> Written task: The output should consist solely of the line containing "Describe how this" and the lines that follow it through the end of the data below.

Entries with parts and joints:

>> BEGIN

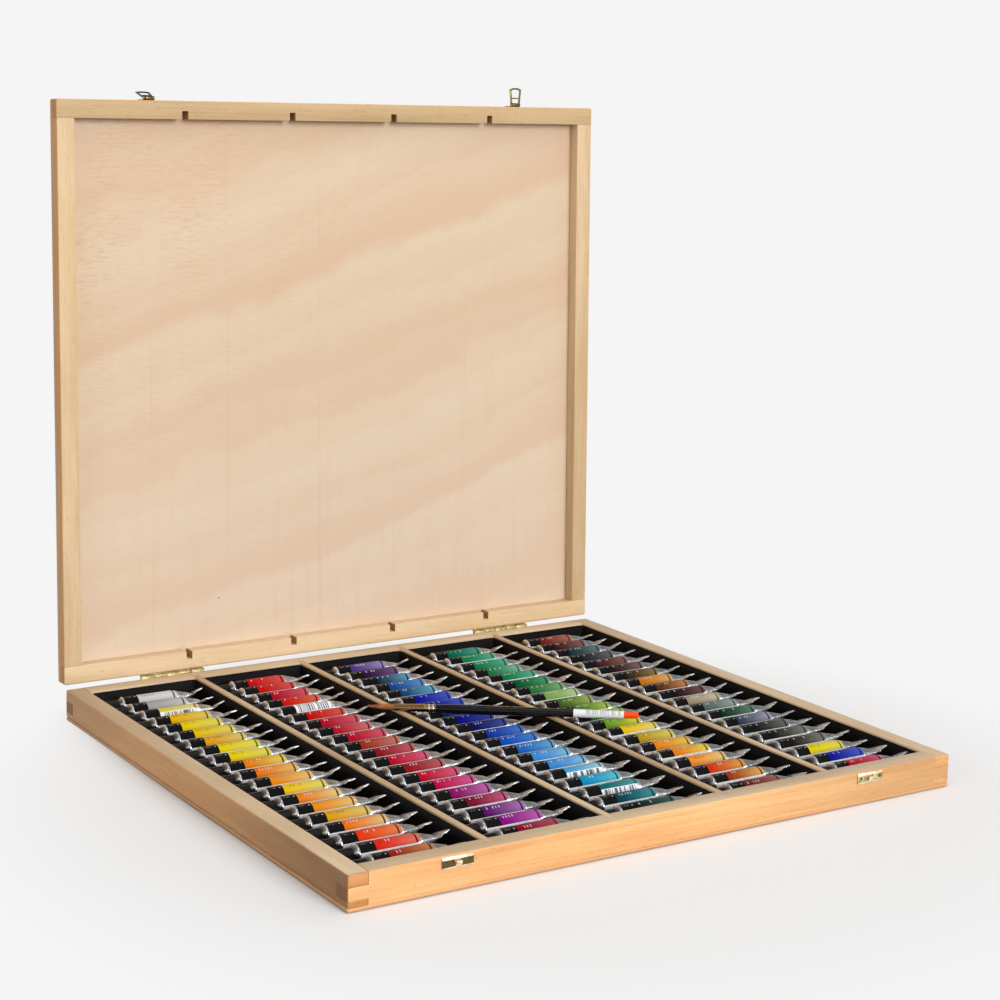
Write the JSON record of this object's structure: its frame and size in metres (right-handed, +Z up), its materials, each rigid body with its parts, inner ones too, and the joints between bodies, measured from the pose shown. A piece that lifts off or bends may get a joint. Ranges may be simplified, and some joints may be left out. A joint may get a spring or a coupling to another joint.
{
  "type": "art supply box",
  "caption": "Shallow wooden paint box, lid open on brass hinges, with bays of metal paint tubes in black trays, loop catches and a brush.",
  "frame": {"origin": "centre of the underside of the base's bottom panel", "axes": "+X to the right along the front, +Y to the back where the hinges are, +Z up"},
  "size_m": [0.5, 0.4931, 0.5013],
  "materials": {
    "base_wood": "satin varnish, warm orange tan",
    "divider_wood": "raw, grey beige",
    "lid_wood": "satin varnish, pale beige",
    "plywood": "raw veneer, pinkish beige",
    "brass": "dull, slightly tarnished",
    "hinge_steel": "drawn wire",
    "tray_plastic": "thin formed sheet, satin",
    "tube_metal": "satin, printed with a coloured band",
    "cap_plastic": "moulded, ribbed",
    "brush_hair": "dry natural hair",
    "ferrule_metal": "polished, crimped",
    "handle_lacquer": "gloss lacquer, black with an orange dipped end",
    "sleeve_paper": "plain white paper sleeve"
  },
  "bodies": {
    "base": {"base_front_wall": "base_wood", "base_back_wall": "base_wood", "base_left_wall": "base_wood", "base_right_wall": "base_wood", "base_bottom_panel": "plywood", "divider_1": "divider_wood", "divider_2": "divider_wood", "divider_3": "divider_wood", "divider_4": "divider_wood", "keeper_left": "brass", "keeper_right": "brass", "keeper_nails": "brass", "base_hinge_leaf_left": "brass", "base_hinge_leaf_right": "brass", "base_hinge_screws": "brass", "hinge_pins": "hinge_steel"},
    "lid": {"lid_front_rail": "lid_wood", "lid_back_rail": "lid_wood", "lid_left_rail": "lid_wood", "lid_right_rail": "lid_wood", "lid_panel": "plywood", "lid_hinge_leaf_left": "brass", "lid_hinge_leaf_right": "brass", "lid_hinge_screws": "brass", "catch_plate_left": "brass", "catch_plate_right": "brass", "catch_nails": "brass", "catch_pins": "brass"},
    "catch_loop_left": {"catch_loop_left": "brass"},
    "catch_loop_right": {"catch_loop_right": "brass"},
    "tray_1": {"tray_1": "tray_plastic"},
    "tray_2": {"tray_2": "tray_plastic"},
    "tray_3": {"tray_3": "tray_plastic"},
    "tray_4": {"tray_4": "tray_plastic"},
    "tray_5": {"tray_5": "tray_plastic"},
    "tubes_1": {"tubes_1": "tube_metal", "caps_1": "cap_plastic"},
    "tubes_2": {"tubes_2": "tube_metal", "caps_2": "cap_plastic"},
    "tubes_3": {"tubes_3": "tube_metal", "caps_3": "cap_plastic"},
    "tubes_4": {"tubes_4": "tube_metal", "caps_4": "cap_plastic"},
    "tubes_5": {"tubes_5": "tube_metal", "caps_5": "cap_plastic"},
    "brush": {"brush_hair": "brush_hair", "brush_ferrule": "ferrule_metal", "brush_handle": "handle_lacquer", "brush_sleeve": "sleeve_paper"}
  },
  "joints": [
    {"name": "lid_hinge", "type": "hinge", "parent": "base", "child": "lid", "pos_m": [0, 0.2313, 0.0249], "axis": [-1, 0, 0], "range_deg": [-91.4, 0]},
    {"name": "catch_left", "type": "hinge", "parent": "lid", "child": "catch_loop_left", "pos_m": [-0.172, 0.24729, 0.48675], "axis": [-1, 0, 0], "range_deg": [-160, 15]},
    {"name": "catch_right", "type": "hinge", "parent": "lid", "child": "catch_loop_right", "pos_m": [0.172, 0.24729, 0.48675], "axis": [-1, 0, 0], "range_deg": [-90, 85]},
    {"name": "brush_lift", "type": "slide", "parent": "base", "child": "brush", "axis": [0, 0, 1], "range_m": [0, 0.06]},
    {"name": "tray_1_lift", "type": "slide", "parent": "base", "child": "tray_1", "axis": [0, 0, 1], "range_m": [0, 0.03]},
    {"name": "tubes_1_lift", "type": "slide", "parent": "tray_1", "child": "tubes_1", "axis": [0, 0, 1], "range_m": [0, 0.03]},
    {"name": "tray_2_lift", "type": "slide", "parent": "base", "child": "tray_2", "axis": [0, 0, 1], "range_m": [0, 0.03]},
    {"name": "tubes_2_lift", "type": "slide", "parent": "tray_2", "child": "tubes_2", "axis": [0, 0, 1], "range_m": [0, 0.02]},
    {"name": "tray_3_lift", "type": "slide", "parent": "base", "child": "tray_3", "axis": [0, 0, 1], "range_m": [0, 0.03]},
    {"name": "tubes_3_lift", "type": "slide", "parent": "tray_3", "child": "tubes_3", "axis": [0, 0, 1], "range_m": [0, 0.02]},
    {"name": "tray_4_lift", "type": "slide", "parent": "base", "child": "tray_4", "axis": [0, 0, 1], "range_m": [0, 0.03]},
    {"name": "tubes_4_lift", "type": "slide", "parent": "tray_4", "child": "tubes_4", "axis": [0, 0, 1], "range_m": [0, 0.02]},
    {"name": "tray_5_lift", "type": "slide", "parent": "base", "child": "tray_5", "axis": [0, 0, 1], "range_m": [0, 0.03]},
    {"name": "tubes_5_lift", "type": "slide", "parent": "tray_5", "child": "tubes_5", "axis": [0, 0, 1], "range_m": [0, 0.03]}
  ],
  "couplings": [
    {"joint": "tray_2_lift", "follows": "brush_lift", "ratio": 0.4},
    {"joint": "tubes_2_lift", "follows": "brush_lift", "ratio": 0.3},
    {"joint": "tray_3_lift", "follows": "brush_lift", "ratio": 0.4},
    {"joint": "tubes_3_lift", "follows": "brush_lift", "ratio": 0.3},
    {"joint": "tray_4_lift", "follows": "brush_lift", "ratio": 0.4},
    {"joint": "tubes_4_lift", "follows": "brush_lift", "ratio": 0.3}
  ]
}
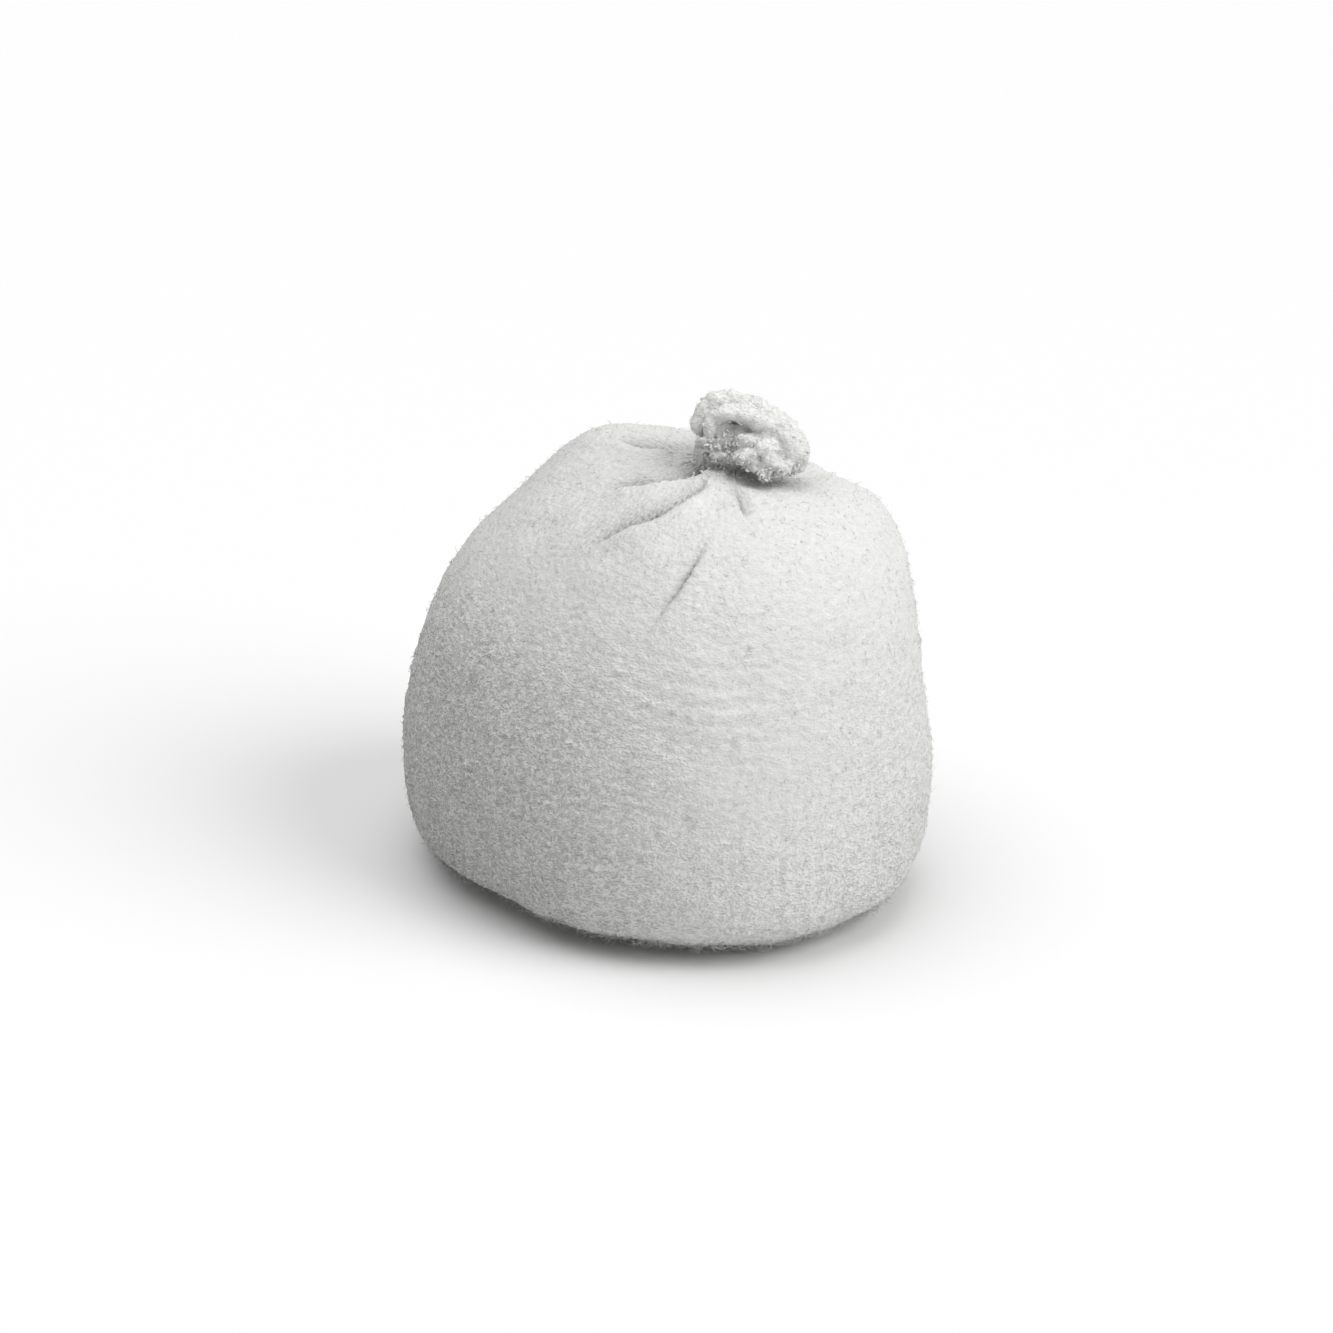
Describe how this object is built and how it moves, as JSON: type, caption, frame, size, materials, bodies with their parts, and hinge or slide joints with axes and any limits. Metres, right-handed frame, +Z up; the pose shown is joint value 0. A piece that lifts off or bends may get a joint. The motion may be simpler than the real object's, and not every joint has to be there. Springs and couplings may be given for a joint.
{
  "type": "herbal compress ball",
  "caption": "Soft white terry-knit ball with a flat foot, gathered at the crown and closed by a small leaning knot in its own tail, filled with a lined bag of dried herbs.",
  "frame": {"origin": "on the table under the middle of the ball, on the flat foot it rests on", "axes": "+Z up, the front faces -Y, +X to the right of a person who looks at the front; the knot stands right of the middle and lies over to the front right"},
  "size_m": [0.0704, 0.0692, 0.0698],
  "materials": {
    "terry_cloth": "matte",
    "sewing_thread": "matte",
    "muslin": "matte",
    "cotton_string": "matte",
    "ground_herbs": "matte",
    "lemongrass": "matte",
    "dried_root": "matte",
    "citrus_peel": "matte",
    "camphor": "satin"
  },
  "bodies": {
    "pouch": {"outer_cover": "terry_cloth", "seam_thread": "sewing_thread", "inner_bag": "muslin", "bag_tie": "cotton_string", "herb_powder": "ground_herbs", "lemongrass_stems": "lemongrass", "root_slices": "dried_root", "peel_strips": "citrus_peel", "camphor_crystals": "camphor"},
    "neck": {"neck_gather": "terry_cloth"},
    "knot": {"knot_band": "terry_cloth", "tail_strand": "terry_cloth", "tail_ruffle": "terry_cloth"}
  },
  "joints": [
    {"name": "neck_twist", "type": "hinge", "parent": "pouch", "child": "neck", "pos_m": [0.0076, 0, 0.05933], "axis": [0, 0, 1], "range_deg": [-30, 30]},
    {"name": "knot_lean", "type": "hinge", "parent": "neck", "child": "knot", "pos_m": [0.0076, 0, 0.05933], "axis": [-0.7071, -0.7071, 0], "range_deg": [0, 75]}
  ]
}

>> END

> Full answer:
Describe how this object is built and how it moves, as JSON: type, caption, frame, size, materials, bodies with their parts, and hinge or slide joints with axes and any limits. Metres, right-handed frame, +Z up; the pose shown is joint value 0. A piece that lifts off or bends may get a joint. The motion may be simpler than the real object's, and not every joint has to be there. Springs and couplings may be given for a joint.
{
  "type": "herbal compress ball",
  "caption": "Soft white terry-knit ball with a flat foot, gathered at the crown and closed by a small leaning knot in its own tail, filled with a lined bag of dried herbs.",
  "frame": {"origin": "on the table under the middle of the ball, on the flat foot it rests on", "axes": "+Z up, the front faces -Y, +X to the right of a person who looks at the front; the knot stands right of the middle and lies over to the front right"},
  "size_m": [0.0704, 0.0692, 0.0698],
  "materials": {
    "terry_cloth": "matte",
    "sewing_thread": "matte",
    "muslin": "matte",
    "cotton_string": "matte",
    "ground_herbs": "matte",
    "lemongrass": "matte",
    "dried_root": "matte",
    "citrus_peel": "matte",
    "camphor": "satin"
  },
  "bodies": {
    "pouch": {"outer_cover": "terry_cloth", "seam_thread": "sewing_thread", "inner_bag": "muslin", "bag_tie": "cotton_string", "herb_powder": "ground_herbs", "lemongrass_stems": "lemongrass", "root_slices": "dried_root", "peel_strips": "citrus_peel", "camphor_crystals": "camphor"},
    "neck": {"neck_gather": "terry_cloth"},
    "knot": {"knot_band": "terry_cloth", "tail_strand": "terry_cloth", "tail_ruffle": "terry_cloth"}
  },
  "joints": [
    {"name": "neck_twist", "type": "hinge", "parent": "pouch", "child": "neck", "pos_m": [0.0076, 0, 0.05933], "axis": [0, 0, 1], "range_deg": [-30, 30]},
    {"name": "knot_lean", "type": "hinge", "parent": "neck", "child": "knot", "pos_m": [0.0076, 0, 0.05933], "axis": [-0.7071, -0.7071, 0], "range_deg": [0, 75]}
  ]
}